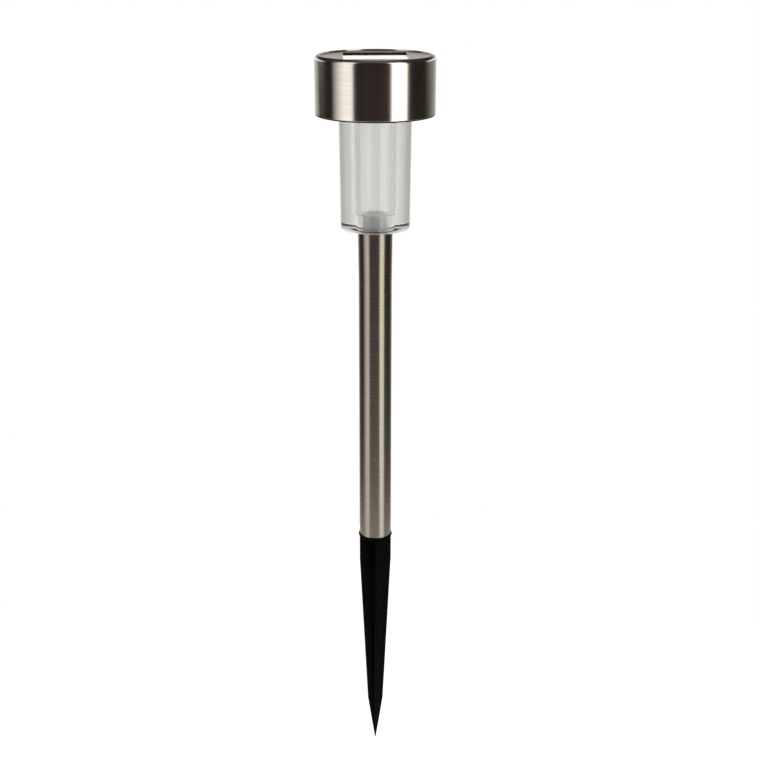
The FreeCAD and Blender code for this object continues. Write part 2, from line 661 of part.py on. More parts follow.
def switch_wires():
    """Two short leads from the first two switch terminals to the board."""
    low = COVER_TOP + SWITCH_BODY[2] + TERMINAL_HEIGHT
    rise = 0.6
    level = WIRE_LEVEL + rise
    board_y = 14.2
    leads = []
    for x in TERMINALS[:2]:
        leads.append(bent_wire([(x, SWITCH_Y, low), (x, SWITCH_Y, level), (x, board_y, level),
                                (x, board_y, CIRCUIT_TOP)], THIN_WIRE_RADIUS, THIN_WIRE_BEND))
    return Part.makeCompound(leads)


# --- assembly -----------------------------------------------------------------------------
FIXED_NODES = {
    "ground_spike": ground_spike,
    "pole_tube": pole_tube,
    "lens": lens,
    "lens_plug": lens_plug,
    "lens_seal": lens_seal,
}
HEAD_NODES = {
    "cap_shell": cap_shell,
    "cap_liner": cap_liner,
    "panel_gasket": panel_gasket,
    "panel_resin": panel_resin,
    "solar_cells": solar_cells,
    "panel_board": panel_board,
    "panel_tape": panel_tape,
    "housing": housing,
    "housing_cover": housing_cover,
    "cover_screws": cover_screws,
    "battery_can": battery_can,
    "battery_sleeve": battery_sleeve,
    "battery_plate": battery_plate,
    "battery_leaf": battery_leaf,
    "circuit_board": circuit_board,
    "driver_chip": driver_chip,
    "inductor": inductor,
    "resistor": resistor,
    "led_body": led_body,
    "led_leads": led_leads,
    "led_reflector": led_reflector,
    "switch_body": switch_body,
    "switch_terminals": switch_terminals,
    "switch_slider": switch_slider,
    "panel_wire_black": lambda: panel_wire(-1),
    "panel_wire_red": lambda: panel_wire(1),
    "battery_wire_black": lambda: battery_wire(-1),
    "battery_wire_red": lambda: battery_wire(1),
    "switch_wires": switch_wires,
}


def export(name, shape):
    if not shape.isValid():
        raise ValueError(name + " is not a valid solid")
    shape.exportStep(os.path.join("parts", name + ".step"))
    print(name, "%.1f mm3" % shape.Volume, len(shape.Solids), "solid(s)")


def main():
    os.makedirs("parts", exist_ok=True)
    for name, make in FIXED_NODES.items():
        export(name, make())
    for name, make in HEAD_NODES.items():
        export(name, turned(make(), HEAD_TURN))


main()
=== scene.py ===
import json
import math

import bmesh
import bpy
from mathutils import Matrix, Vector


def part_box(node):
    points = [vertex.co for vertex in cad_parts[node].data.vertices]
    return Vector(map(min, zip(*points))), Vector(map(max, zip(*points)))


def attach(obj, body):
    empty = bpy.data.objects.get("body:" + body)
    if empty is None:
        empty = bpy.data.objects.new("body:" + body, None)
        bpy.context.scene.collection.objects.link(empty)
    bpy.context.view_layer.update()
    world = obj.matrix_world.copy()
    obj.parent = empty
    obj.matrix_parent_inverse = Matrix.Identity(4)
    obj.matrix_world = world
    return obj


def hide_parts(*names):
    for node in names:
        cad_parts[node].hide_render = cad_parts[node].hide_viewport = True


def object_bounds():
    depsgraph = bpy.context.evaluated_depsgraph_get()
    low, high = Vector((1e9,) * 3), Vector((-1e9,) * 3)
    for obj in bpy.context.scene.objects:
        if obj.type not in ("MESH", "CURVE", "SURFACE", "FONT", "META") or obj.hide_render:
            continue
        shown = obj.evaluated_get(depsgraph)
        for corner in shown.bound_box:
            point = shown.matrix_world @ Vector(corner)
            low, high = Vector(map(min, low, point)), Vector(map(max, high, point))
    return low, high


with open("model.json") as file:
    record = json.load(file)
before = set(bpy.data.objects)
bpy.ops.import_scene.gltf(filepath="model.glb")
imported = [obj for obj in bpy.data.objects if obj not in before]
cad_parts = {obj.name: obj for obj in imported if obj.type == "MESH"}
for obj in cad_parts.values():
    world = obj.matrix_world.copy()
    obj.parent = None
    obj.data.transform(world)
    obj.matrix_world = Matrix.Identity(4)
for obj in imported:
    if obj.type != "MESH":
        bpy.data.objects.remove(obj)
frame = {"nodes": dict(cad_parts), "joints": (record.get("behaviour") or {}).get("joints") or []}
CAD_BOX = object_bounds()

MM = 0.001
NODES = frame["nodes"]

# --- camera, as the photograph was taken ---------------------------------------------------
CAMERA_DISTANCE = 636.4 * MM     # from the pole's axis, measured level
CAMERA_ABOVE_CAP = 63.7 * MM
CAMERA_PITCH = 19.19             # degrees down
CAMERA_LENS = 64.35              # mm on a 36 mm sensor
CAMERA_SIDE_SHIFT = 0.0062       # puts the pole a little left of the middle

ROUND_STEPS = 256                # segments round the large turned pieces
SMALL_STEPS = 96
TINY_STEPS = 48
SHARP_ANGLE = 35                 # degrees between faces that stay crisp

# --- sizes of the CAD parts that a box doesn't give, in metres -------------------------------
POLE_RADIUS = 8.0 * MM
SHEET = 0.5 * MM                 # of the cap and of the pole
FLARE_LENGTH = 26.0 * MM
SHOULDER = 1.9 * MM
FACE_SET_IN = 2.3 * MM           # from the cap's side to its sunken face
FACE_DROP = 0.5 * MM
UPWARD = 0.55                    # steel whose normal rises more than this gets the darker top steel: painted shade
WINDOW_HALF = 15.0 * MM
WINDOW_CORNER = 0.6 * MM
PANEL_HALF = 16.5 * MM
CELL_HALF = 14.5 * MM
CELL_COUNT = 4
CELL_GAP = 0.3 * MM
LENS_BOTTOM_RADIUS = 16.4 * MM
LENS_EDGE = 1.1 * MM
BORE_RADIUS = 7.2 * MM
BORE_TOP_RADIUS = 7.6 * MM
BORE_ROUND = 0.8 * MM
BORE_FLUTES = 16
FLUTE_DEPTH = 0.035 * MM
LENS_FLOOR = 7.6 * MM
PLUG_RADIUS = 7.42 * MM          # of the lens and of the spike, inside the pole
PLUG_LEAD = 1.5 * MM
PLUG_TAPER = 0.8 * MM
INSERT_HOLE_RADIUS = 6.1 * MM    # through the lens floor, filled by the clear plug
INSERT_GAP = 0.05 * MM
INSERT_STEP = 0.15 * MM
INSERT_STEP_HEIGHTS = (2.0 * MM, 4.4 * MM)
PLUG_HOLLOW_RADIUS = 4.9 * MM
PLUG_ROOF = 1.0 * MM
COLLAR_RADIUS = 8.5 * MM
COLLAR_HEIGHT = 1.2 * MM
SPIKE_TURN = math.radians(12.0)
BLADE_HALF = 1.1 * MM

slide_axis = next(joint["axis"] for joint in frame["joints"] if joint["name"] == "switch_slide")
HEAD_TURN = math.atan2(slide_axis[1], slide_axis[0])


# --- mesh helpers: a shell is (vertices, faces) ----------------------------------------------
def arc(centre, radius, start, end, steps=8):
    """Points of an arc in the (radius, height) plane, angles in degrees."""
    points = []
    for i in range(steps + 1):
        angle = math.radians(start + (end - start) * i / steps)
        points.append((centre[0] + radius * math.cos(angle), centre[1] + radius * math.sin(angle)))
    return points


def bridge(lower, upper, steps):
    """Quads between two loops of the same length, given their first vertex numbers."""
    return [(lower + i, lower + (i + 1) % steps, upper + (i + 1) % steps, upper + i)
            for i in range(steps)]


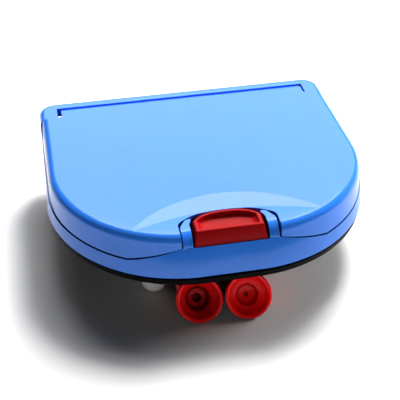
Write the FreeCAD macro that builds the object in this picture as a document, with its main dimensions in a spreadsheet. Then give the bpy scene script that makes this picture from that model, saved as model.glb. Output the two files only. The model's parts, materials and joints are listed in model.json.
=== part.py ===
import FreeCAD, Part
import math
import os
import Sketcher

os.makedirs("parts", exist_ok=True)
doc = FreeCAD.newDocument("contact_lens_case")
Vec = FreeCAD.Vector

# Driving sizes in millimetres. X runs across the case, Y from the front latch to the rear hinge,
# Z up from the table.
SIZES = {
    # shell outline
    "half_width": 57.7,
    "rear_half": 54.6,
    "widest_y": -5.0,
    "nose_low": 48.0,
    "nose_high": 43.0,
    "rear_y": 45.8,
    "corner_r": 4.0,
    "wall": 2.2,
    # levels
    "plate_low": 16.5,
    "plate_thick": 1.9,
    "base_low": 18.6,
    "floor_thick": 2.0,
    "seam": 24.2,
    "seam_front": 29.4,
    "seam_gap": 0.4,
    "rail_top": 32.8,
    "lid_top": 34.0,
    "lid_roof": 2.0,
    "lid_round": 4.2,
    # hinge
    "hinge_y": 36.4,
    "hinge_z": 30.9,
    "knuckle_r": 3.1,
    "knuckle_half": 48.2,
    "lug_gap": 0.5,
    "lug_front": 33.2,
    "pin_r": 1.0,
    "pin_run": 0.05,
    "pin_length": 8.4,
    # latch
    "vee_half": 34.2,
    "notch_half": 16.8,
    "post_in": 12.9,
    "post_out": 16.2,
    "post_rear": -41.2,
    "button_half": 12.2,
    "button_front": -46.6,
    "button_shoulder": -40.6,
    "button_back": -36.4,
    "button_low": 27.6,
    "button_gap": 0.8,
    "press_travel": 1.6,
    "bar_low": 23.4,
    "bar_thick": 1.8,
    "spring_r": 2.1,
    "wire_r": 0.35,
    "spring_y": -44.3,
    # insert
    "tray_top": 25.4,
    "well_x": 30.0,
    "well_y": -9.0,
    "well_r": 11.2,
    "well_bore": 8.8,
    "neck_r": 10.2,
    "cap_r": 12.6,
    "cap_top": 29.6,
    "slip": 0.3,
    # dock
    "dock_half": 31.0,
    "dock_front": -18.0,
    "dock_back": 30.0,
    "dock_low": 1.5,
    "foot_r": 4.2,
    "cup_r": 8.2,
    "cup_wall": 0.9,
    "cup_pitch": 36.0,
    "cup_y": -50.4,
    "cup_z": 7.0,
    "inserter_x": -10.9,
    "remover_x": 5.9,
    "bulb_r": 6.9,
    "bulb_z": 7.5,
    "stem_r": 4.5,
    "bottle_x": -24.0,
    "bottle_r": 4.6,
    "bottle_z": 5.3,
    "bottle_front": -36.0,
    "bottle_back": 2.0,
}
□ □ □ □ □
Stated problem:
Above are the lines; repeat exactly the ones from the line containing "Write the FreeCAD" down to the line containing "Vec = FreeCAD.Vector", both inclusive.

Answer for this exercise:
Write the FreeCAD macro that builds the object in this picture as a document, with its main dimensions in a spreadsheet. Then give the bpy scene script that makes this picture from that model, saved as model.glb. Output the two files only. The model's parts, materials and joints are listed in model.json.
=== part.py ===
import FreeCAD, Part
import math
import os
import Sketcher

os.makedirs("parts", exist_ok=True)
doc = FreeCAD.newDocument("contact_lens_case")
Vec = FreeCAD.Vector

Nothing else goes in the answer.